The construction according to the invention makes it possible to introduce blowing air to pass around the centrifuge wheel in a new way. It is advantageous to attach the blower air nozzle(s) to the main shaft around this and the drive motor is surrounded by a tubular shell which extends up to the blower air nozzle(s), thereby forming an annular blower air duct which extends past the drive motor and is connected to the blower air nozzle(s) ). The defibration air that moves forward in the annular blower air channel will thus simultaneously cool the structures located in the shell, especially the drive motor, whereby the air is preheated when it reaches the centrifuge wheel, which is advantageous for the purpose of defibration.

As the main shaft is not rotatable, cooling of the centrifuge wheel and lubrication of the bearing is also easy to achieve.

In addition, by using the mineral wool centrifuge according to the invention, it will be possible to more easily plan the surroundings around the melting furnace for the mineral material, and this also applies to the wool chamber in the places used for the production of mineral fibres.

In the following, the invention will be explained in more detail with reference to the drawing which shows a longitudinal section through a mineral wool centrifuge according to the invention.

The mineral wool centrifuge comprises a non-rotatable main shaft, where a directly connected drive motor 2 is attached directly to the end of the shaft, which motor has a rotation speed preferably in the range from 3,000 to 10,000 r/min and a soft start and stop. The rotation speed of the motor is regulated with an AC converter. The main shaft 1 and the drive motor 2 thus form a coaxial, fixed, non-rotatable unit. Centrifuge wheel 3 is mounted in bearings on the main shaft 1 at a distance from the drive motor 2 and a drive shaft 4 from the drive motor protrudes through the main shaft so that the end part of the drive shaft which protrudes at one end of the main shaft is connected to the centrifuge wheel by means of a coupling 5. annular blower air nozzle 6 is arranged around the main shaft 1. The drive motor 2 is surrounded by a tubular casing 7 which extends up to the blower air nozzle 6 to form an annular blower air duct 8, which extends past the drive motor and is connected to the annular blower air nozzle. The passage of blowing air is shown by arrows A. A supply channel 9a, 9b for binder extends through the drive motor 2 and the drive shaft 4 to a spray device 17 for binder, attached to the end face of the centrifuge wheel.

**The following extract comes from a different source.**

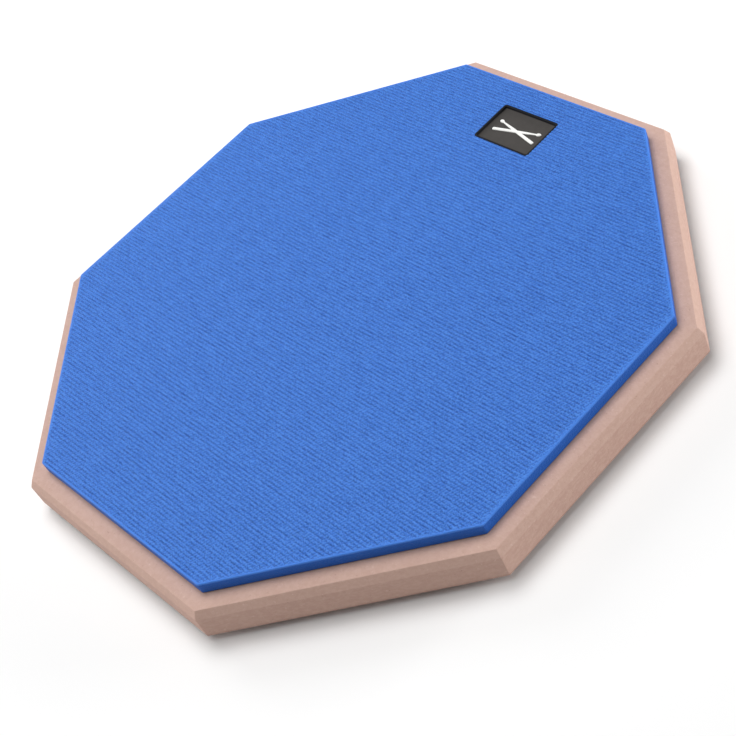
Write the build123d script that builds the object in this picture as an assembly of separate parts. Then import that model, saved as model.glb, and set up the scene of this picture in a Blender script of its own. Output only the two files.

A device 10 for supplying cooling water to the centrifuge wheel 3 is fixedly placed on the main shaft 1 near the end of the centrifuge wheel which faces the drive motor 2. Cooling water is introduced into the centrifuge wheel through channels 11 which are arranged in its end surface by means of a chute 12 which runs around the end surface of the centrifuge wheel, after which it circulates in the centrifuge wheel and is led out of it through further channels 13 found in the end surface of the wheel, where the channels 13 are located at a greater radial distance from the axis of rotation of the centrifuge wheel than the channels 11. The circulation of cooling water in the centrifuge wheel 3 takes place at with the help of centrifugal force. The water to be removed is led to a chute 14 which has the same structure as the chute 12 and extends around the centrifuge wheel. The cooling water is removed from the chute 14 by means of a collection device for cooling water to a return line 15 which is arranged in the blowing air channel 8 in the same way as the feed pipe which is not shown in the drawing. The circulation of the cooling water in the centrifuge wheel 3 is shown by arrows.

Claims (5)

1. Mineral wool centrifuge comprising - a rotatable centrifuge wheel (3) for defibrillation of a molten mineral material to be fed to the centrifuge wheel; - a drive motor (2) for rotation of the centrifuge wheel; - a blowing air nozzle(s) (6) for directing blowing air towards the periphery of the centrifuge wheel for separating mineral fibers from the molten mineral material; and - devices (9a, 9b, 17) for applying a binder to the mineral fibers which are separated from the circumference of the centrifuge wheel, characterized in that - the centrifuge comprises a non-rotatable main shaft (1); - the drive motor (2) is attached directly to the end face of the main shaft (1), whereby the main shaft and the drive motor form a coaxial, fixed, non-rotating unit; and - a drive shaft (4) for the drive motor (2) for rotation of the centrifuge wheel is arranged so that it protrudes through the main shaft (1), so that the end part of the drive shaft which protrudes from one end of the main shaft is connected to the centrifuge wheel (3) which is mounted in the bearing on the main shaft. 2. Mineral wool centrifuge as stated in claim 1, characterized in that the blowing air nozzle(s) (6) is attached to the main shaft (1) around it. 3. Mineral wool centrifuge as stated in claim 2, characterized in that the drive motor (2) is surrounded by a tubular casing (7) which extends up to the blowing air nozzle(s) (6), thereby forming an annular blowing air channel (8) which extends past the motor and is connected to the blowing air nozzle(s), whereby the blowing air flowing through the aforementioned channel (8) simultaneously cools the drive motor. 4. Mineral wool centrifuge as set forth in any one of the preceding claims, characterized in that the binder feed channel (9a, 9b) is arranged to pass through the drive motor (2) and its drive shaft (4) to a binder spray device attached to the end face of the centrifuge wheel . 5 . Mineral wool centrifuge as stated in any of the preceding claims, characterized in that one side of the centrifuge wheel is provided with a feed chute (12) for cooling water and feed channels (11) for conducting the cooling water into the centrifuge wheel, as well as a feed chute and outlet channels ( 13) arranged at a greater distance from the feed channels in the radial direction from the center axis of the centrifuge wheel, and a discharge chute (14) for discharging cooling water from the inside of the centrifuge wheel.